If, as the evidentiary record appears to suggest, the procedural safeguards mandated by state law were neither implemented nor documented, what mechanisms exist within the existing administrative framework to compel municipal authorities to enforce compliance with such statutory obligations, and how might the apparent deficit in oversight be reconciled with the public’s expectation of accountability from those entrusted with coercive power? Could the refusal of the district commissioner to suspend the implicated officers, on the grounds of presumed innocence, be interpreted as a principled adherence to legal doctrine, or does it instead reveal a systemic reluctance to curtail the discretionary latitude historically afforded to law‑enforcement officials in matters of custodial conduct? In light of the substantial budgetary allocation earmarked for modernising police interrogation facilities, why does the observed shortfall persist, and what accountability measures might be instituted to ensure that future fiscal appropriations are not merely symbolic gestures but translate into tangible compliance with mandated recording protocols?
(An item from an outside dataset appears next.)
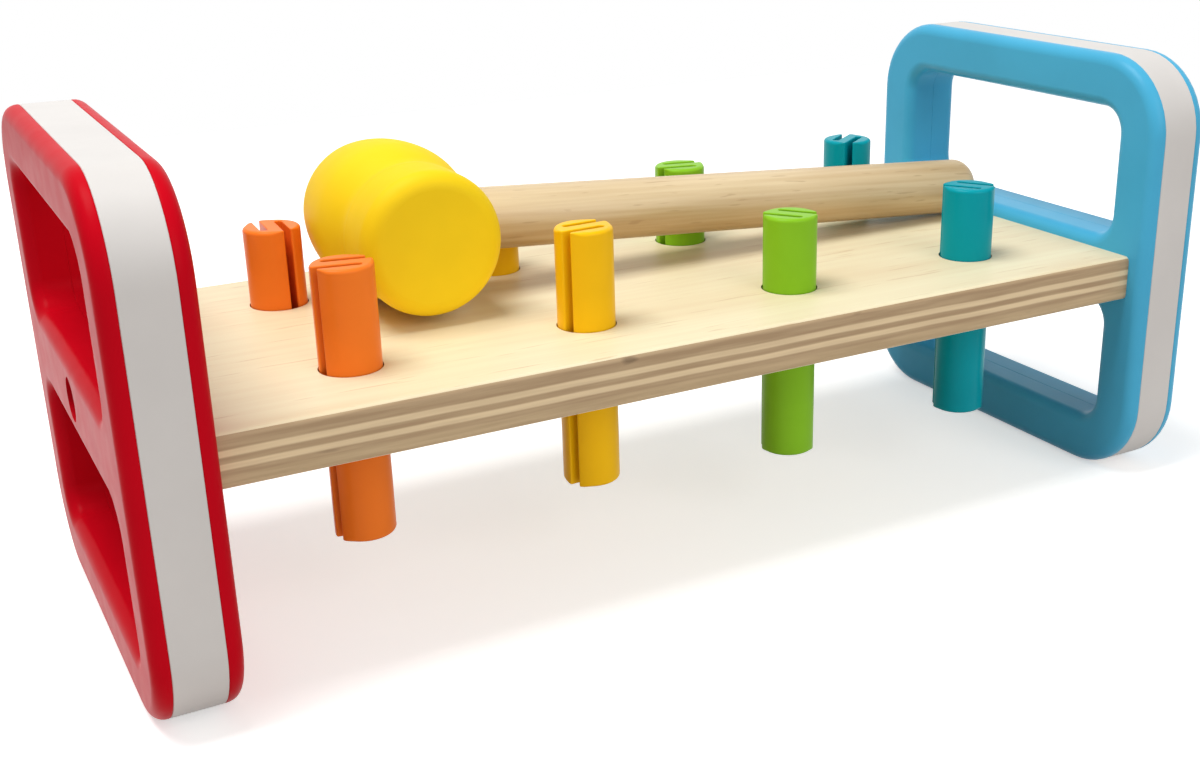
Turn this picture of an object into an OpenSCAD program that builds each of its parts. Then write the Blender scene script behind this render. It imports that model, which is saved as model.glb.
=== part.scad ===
// Peg pounding bench: a plywood board between two square end frames, eight split pegs
// that are driven down through it, and a hammer that lies on it between the two rows.
// The bench stands either way up, so it is turned over once all the pegs are down.
// X runs along the bench, Y from front to back and Z up. The origin is on the floor,
// under the middle of the bench.

/* [Board] */
// Length of the board between the inner faces of the end frames
board_l = 276; // [262:1:320]
// Depth of the board from its front edge to its back edge
board_w = 120; // [104:1:124]
// Thickness of the plywood
board_t = 13.5; // [12:0.5:16]
// Rounding of the board's long edges
board_edge_r = 1.6; // [0.5:0.1:3]
// Distance between neighbouring pegs in a row
peg_pitch = 65; // [62:0.5:72]
// Distance between the front row and the rear row of pegs
row_gap = 63; // [58:0.5:76]
// Width of the eased rim round each peg hole
hole_ease = 0.9; // [0.3:0.1:1.5]

/* [Pegs] */
// Outer diameter of a split peg
peg_d = 15.6; // [14:0.1:17]
// Length of a peg
peg_l = 71.4; // [60:0.1:72]
// Rounding of a peg's end rims
peg_rim_r = 1.1; // [0.4:0.1:1.6]
// Width of the two slots that make a peg springy
slot_w = 2; // [1.2:0.1:2.6]
// Thickness of the web between the two slots
web_t = 3.6; // [2.4:0.1:4.6]
// Plastic left between a slot's closed end and the side of the peg
hook_t = 3.2; // [2:0.1:5]
// Radial clearance between a peg and its hole
peg_gap = 0.3; // [0.1:0.05:0.5]

/* [End frames] */
// Depth of an end frame from front to back
frame_w = 132; // [126:1:150]
// Height of an end frame
frame_h = 132; // [131:1:160]
// Radius of the frame's four outer corners
corner_r = 23.5; // [16:0.5:30]
// Width of the band round the two openings
band_w = 16; // [13:0.5:20]
// Height of the crossbar that carries the board
crossbar_h = 21; // [19:0.5:26]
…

Does the current evidentiary standard for establishing culpable homicide in custodial deaths provide sufficient protection for vulnerable agrarian populations, or does it, by virtue of its stringent proof requirements, effectively shield law‑enforcement personnel from substantive scrutiny, thereby perpetuating a cycle of impunity? What role, if any, should an independent oversight commission play in reviewing the procedural conduct of police interrogations, particularly when routine municipal audits appear deficient, and how might such a body be empowered to enforce remedial actions without succumbing to the entrenched bureaucratic inertia that characterises many state‑level reform initiatives? Finally, might the recurring discord between statutory mandates, fiscal allocations, and on‑the‑ground implementation signal a deeper structural inadequacy within the municipal governance apparatus, thereby demanding a comprehensive legislative review to reconcile the disparate expectations of legal compliance, fiscal responsibility, and the fundamental right of ordinary citizens to personal safety under the protection of the law?